The Capitals came back from a 4-1 deficit in the third period to beat the Flyers in a shootout, 5-4. (USA Today Images)
WASHINGTON -- How can you possibly explain blowing a 4-1 lead in the third period?
Or giving up two goals in the final 3:31?
Or a botched clearing attempt behind the net with sniper Alexander Ovechkin waiting in front?
All of that happened during the Flyers' 5-4 shootout loss to the Capitals on Sunday at the Verizon Center (see story). There seemed to be no consensus as to why it happened, either.
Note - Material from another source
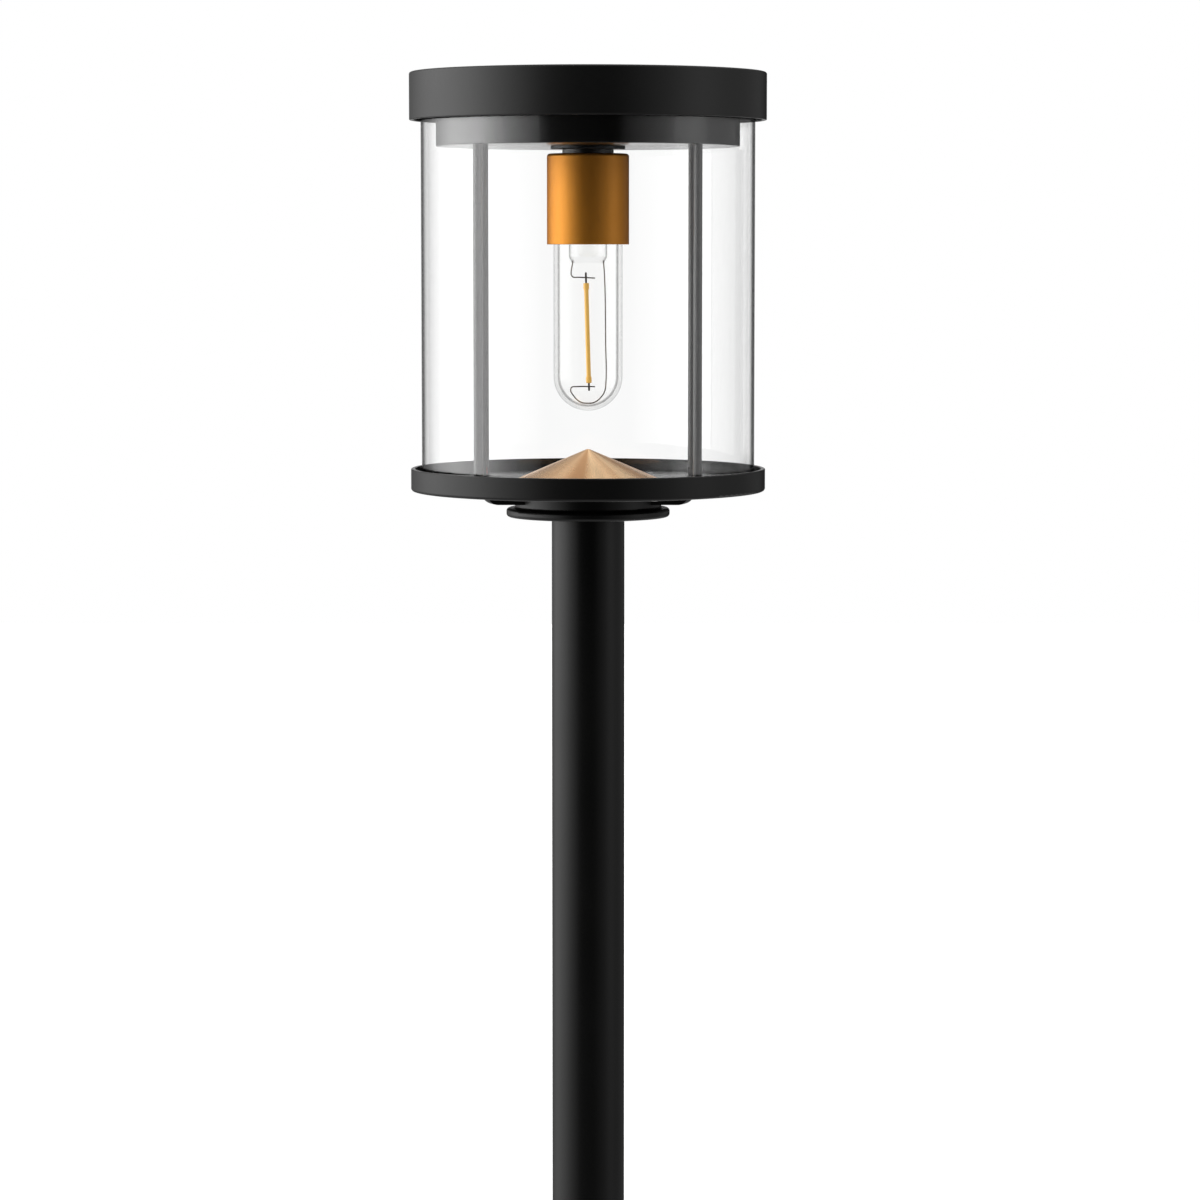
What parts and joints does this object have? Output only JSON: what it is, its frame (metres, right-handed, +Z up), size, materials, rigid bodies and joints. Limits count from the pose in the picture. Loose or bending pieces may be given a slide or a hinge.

“Up 4-1 with 10 minutes to go, and if you lose a game like that, it doesn’t matter how many goals you have or points you have in the league, it’s a bad loss,” said Mark Streit, who notched his 300th career point with a goal in regulation. “We stopped playing. We got that lead and we're all over those guys with good forechecking and being smart with the puck. Good decisions. Then we relaxed. We stopped playing and we're in our end a lot. We couldn’t get pucks out.”
Coach Craig Berube said he was happy with most of the game but for the final 10 minutes, he felt his team simply stopped being offensive-minded and failed to make plays as the Caps raised the pressure on them.
“You got to keep making plays and keep attacking, keep it down in their end, keep playing and put pucks on net and pressure in their end, and we didn’t do that,” Berube said.
He didn’t agree with Streit, either.
“I’m not sure we relaxed,” Berube said. “We were in our end too much at the end instead of making plays … killing time and getting some offensive chances.
"They got a couple goals. We got back on our heels a little bit. I don't know if you call it trouble. We need to press the issue a little more with the lead."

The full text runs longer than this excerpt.